One of the 11 Republicans who signed the Arizona document was Jake Hoffman, who had just won a state legislature race. While Hoffman was running for the seat in 2020, he was banned from Twitter and the marketing firm he ran was banned from Facebook for participating in what was referred to as a pro-Trump “troll farm” where teenagers posted in favor of Trump and promoted conspiracy theories about the election and the coronavirus. The effort was reportedly affiliated with Turning Point USA, a major conservative youth organization based in Arizona.

A person holds up the certification of Electoral College votes for the state of Arizona as another person looks at it.
The certification of Electoral College votes for the state of Arizona is unsealed during a joint session of the House and Senate at the Capitol on Jan. 6, 2021. (Andrew Harnik/AP) (AP)

With the documents receiving renewed scrutiny this week, Arizona NBC affiliate KPNX asked Hoffman about signing Arizona’s on Wednesday.

“So in unprecedented times, unprecedented action is ... there is no case law, there is no precedent that exists as to whether or not an election that is currently being litigated in the courts has due standing,” Hoffman said. “Which is why we felt it appropriate to provide Congress and the vice president with dueling opinions.”

A second group, identifying itself as “The Sovereign Citizens of the Great State of Arizona,” also sent a slate of fake electoral votes to the National Archives, prompting a cease-and-desist letter from the office of Democratic Secretary of State Katie Hobbs for its use of the official Arizona seal.

Arizona has been ground zero for election-related conspiracies, with a partisan “audit” of the vote in populous Maricopa County dividing Republicans in the state. At an October hearing in the U.S. House on the much-maligned Maricopa ballot inquiry, Rep. Andy Biggs, R-Ariz., refused to say Biden won the election.

Rep. Andy Biggs speaks during a House hearing.
Rep. Andy Biggs at a House Committee on Oversight and Reform hearing on Oct. 7, 2021. (Bill Clark/CQ Roll Call via Getty Images) (AP)

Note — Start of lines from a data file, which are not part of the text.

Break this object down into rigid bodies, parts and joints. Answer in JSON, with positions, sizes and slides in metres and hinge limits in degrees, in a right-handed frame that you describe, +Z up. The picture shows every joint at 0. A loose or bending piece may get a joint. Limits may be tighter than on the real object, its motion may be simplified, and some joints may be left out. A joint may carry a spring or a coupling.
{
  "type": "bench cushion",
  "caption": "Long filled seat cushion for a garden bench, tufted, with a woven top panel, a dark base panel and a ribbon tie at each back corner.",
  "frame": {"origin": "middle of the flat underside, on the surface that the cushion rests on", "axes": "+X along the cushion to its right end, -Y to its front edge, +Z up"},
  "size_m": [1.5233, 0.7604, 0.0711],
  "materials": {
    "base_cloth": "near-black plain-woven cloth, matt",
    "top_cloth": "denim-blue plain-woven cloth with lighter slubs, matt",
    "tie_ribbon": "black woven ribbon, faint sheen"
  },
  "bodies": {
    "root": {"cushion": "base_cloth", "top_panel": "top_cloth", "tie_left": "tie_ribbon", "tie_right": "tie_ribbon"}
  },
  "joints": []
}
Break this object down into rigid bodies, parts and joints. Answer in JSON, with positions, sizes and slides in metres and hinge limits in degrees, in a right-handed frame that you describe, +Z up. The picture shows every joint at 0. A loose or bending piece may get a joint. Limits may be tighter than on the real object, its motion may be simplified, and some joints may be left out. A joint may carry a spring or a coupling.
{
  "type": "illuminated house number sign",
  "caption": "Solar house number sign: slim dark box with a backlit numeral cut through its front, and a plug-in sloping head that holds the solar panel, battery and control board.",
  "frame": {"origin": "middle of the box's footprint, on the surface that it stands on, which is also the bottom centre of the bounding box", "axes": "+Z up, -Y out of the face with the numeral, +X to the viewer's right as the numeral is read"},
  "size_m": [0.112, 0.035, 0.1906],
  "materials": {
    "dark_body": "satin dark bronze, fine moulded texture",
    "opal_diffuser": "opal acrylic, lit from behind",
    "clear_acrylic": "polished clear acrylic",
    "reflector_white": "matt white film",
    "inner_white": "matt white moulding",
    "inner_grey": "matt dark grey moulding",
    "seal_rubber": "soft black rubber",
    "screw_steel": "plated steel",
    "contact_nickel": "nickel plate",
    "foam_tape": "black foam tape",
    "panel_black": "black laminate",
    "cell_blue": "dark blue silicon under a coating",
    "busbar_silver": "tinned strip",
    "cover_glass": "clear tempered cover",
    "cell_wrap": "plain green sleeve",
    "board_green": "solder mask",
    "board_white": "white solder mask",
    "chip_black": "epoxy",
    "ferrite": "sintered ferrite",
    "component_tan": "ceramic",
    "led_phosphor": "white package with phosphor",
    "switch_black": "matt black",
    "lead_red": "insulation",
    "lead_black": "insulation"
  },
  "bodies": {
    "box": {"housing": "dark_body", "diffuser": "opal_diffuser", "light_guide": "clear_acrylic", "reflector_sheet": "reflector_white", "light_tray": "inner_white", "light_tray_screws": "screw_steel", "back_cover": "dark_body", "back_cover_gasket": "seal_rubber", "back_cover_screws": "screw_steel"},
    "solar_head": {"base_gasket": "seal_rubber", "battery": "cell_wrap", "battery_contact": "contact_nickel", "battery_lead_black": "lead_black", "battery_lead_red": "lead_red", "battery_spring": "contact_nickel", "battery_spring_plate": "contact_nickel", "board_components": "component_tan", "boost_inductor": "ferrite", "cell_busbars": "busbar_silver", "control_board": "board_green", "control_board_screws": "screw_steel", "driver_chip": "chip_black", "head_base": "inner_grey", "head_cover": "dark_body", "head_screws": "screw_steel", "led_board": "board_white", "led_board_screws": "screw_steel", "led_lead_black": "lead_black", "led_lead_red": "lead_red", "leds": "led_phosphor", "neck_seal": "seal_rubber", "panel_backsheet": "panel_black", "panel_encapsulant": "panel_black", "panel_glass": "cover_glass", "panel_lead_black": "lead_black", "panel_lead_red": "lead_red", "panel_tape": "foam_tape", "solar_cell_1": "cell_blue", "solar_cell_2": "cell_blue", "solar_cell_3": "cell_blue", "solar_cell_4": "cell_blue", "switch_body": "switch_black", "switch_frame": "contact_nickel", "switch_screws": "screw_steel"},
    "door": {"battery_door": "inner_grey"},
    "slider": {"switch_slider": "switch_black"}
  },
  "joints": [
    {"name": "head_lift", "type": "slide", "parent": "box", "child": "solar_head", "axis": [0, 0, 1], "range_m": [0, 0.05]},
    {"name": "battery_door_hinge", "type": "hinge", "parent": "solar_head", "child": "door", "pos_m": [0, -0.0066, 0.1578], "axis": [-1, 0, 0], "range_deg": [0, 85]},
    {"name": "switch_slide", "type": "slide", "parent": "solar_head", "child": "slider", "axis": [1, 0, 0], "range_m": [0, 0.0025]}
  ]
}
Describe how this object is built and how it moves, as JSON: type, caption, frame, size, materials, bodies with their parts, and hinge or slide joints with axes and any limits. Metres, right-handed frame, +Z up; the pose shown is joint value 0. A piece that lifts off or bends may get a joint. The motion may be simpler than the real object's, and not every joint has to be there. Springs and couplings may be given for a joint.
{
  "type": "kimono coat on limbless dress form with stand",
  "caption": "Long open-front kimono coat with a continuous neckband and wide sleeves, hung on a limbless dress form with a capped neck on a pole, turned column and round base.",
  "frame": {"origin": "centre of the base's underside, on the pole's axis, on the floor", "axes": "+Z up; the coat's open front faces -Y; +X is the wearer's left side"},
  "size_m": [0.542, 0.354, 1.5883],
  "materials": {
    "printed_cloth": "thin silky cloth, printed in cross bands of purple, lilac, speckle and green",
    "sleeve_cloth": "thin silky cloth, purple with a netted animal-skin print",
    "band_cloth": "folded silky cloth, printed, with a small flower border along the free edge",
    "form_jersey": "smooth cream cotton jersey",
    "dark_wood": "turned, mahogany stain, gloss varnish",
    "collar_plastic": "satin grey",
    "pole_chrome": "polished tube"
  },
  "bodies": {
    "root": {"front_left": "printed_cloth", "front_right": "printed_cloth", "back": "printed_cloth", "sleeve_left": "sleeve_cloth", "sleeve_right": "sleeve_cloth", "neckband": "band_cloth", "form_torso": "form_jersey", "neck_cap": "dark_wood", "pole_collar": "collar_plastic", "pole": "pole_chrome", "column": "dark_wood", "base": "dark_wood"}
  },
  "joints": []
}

The belief that Biden is not a legitimate president is now mainstream among most Republicans, as a Yahoo News/YouGov poll released last week found that a vast majority of Trump voters (75 percent) falsely believe the election was “rigged and stolen,” while just 9 percent of them think Biden “won fair and square” — down from 13 percent last January.

Trump has endorsed candidates for the state’s top offices that have said the 2020 election wasn’t legitimate, including former television journalist Kari Lake for governor, who has said she wouldn’t have certified the 2020 election results. He has also thrown his support behind state legislator Mark Finchem —attended the Jan. 6 rally at the Capitol — for Arizona secretary of state. Finchem has consistently pushed the notion that the election was stolen from Trump while supporting the Maricopa “audit.”

“The Maricopa County 2020 election cannot be allowed to stand. It must be decertified and set aside,” Finchem said at a Trump rally in Iowa in October.

Ward, Lake, Finchem and Biggs are all set to speak at Trump’s rally on Saturday.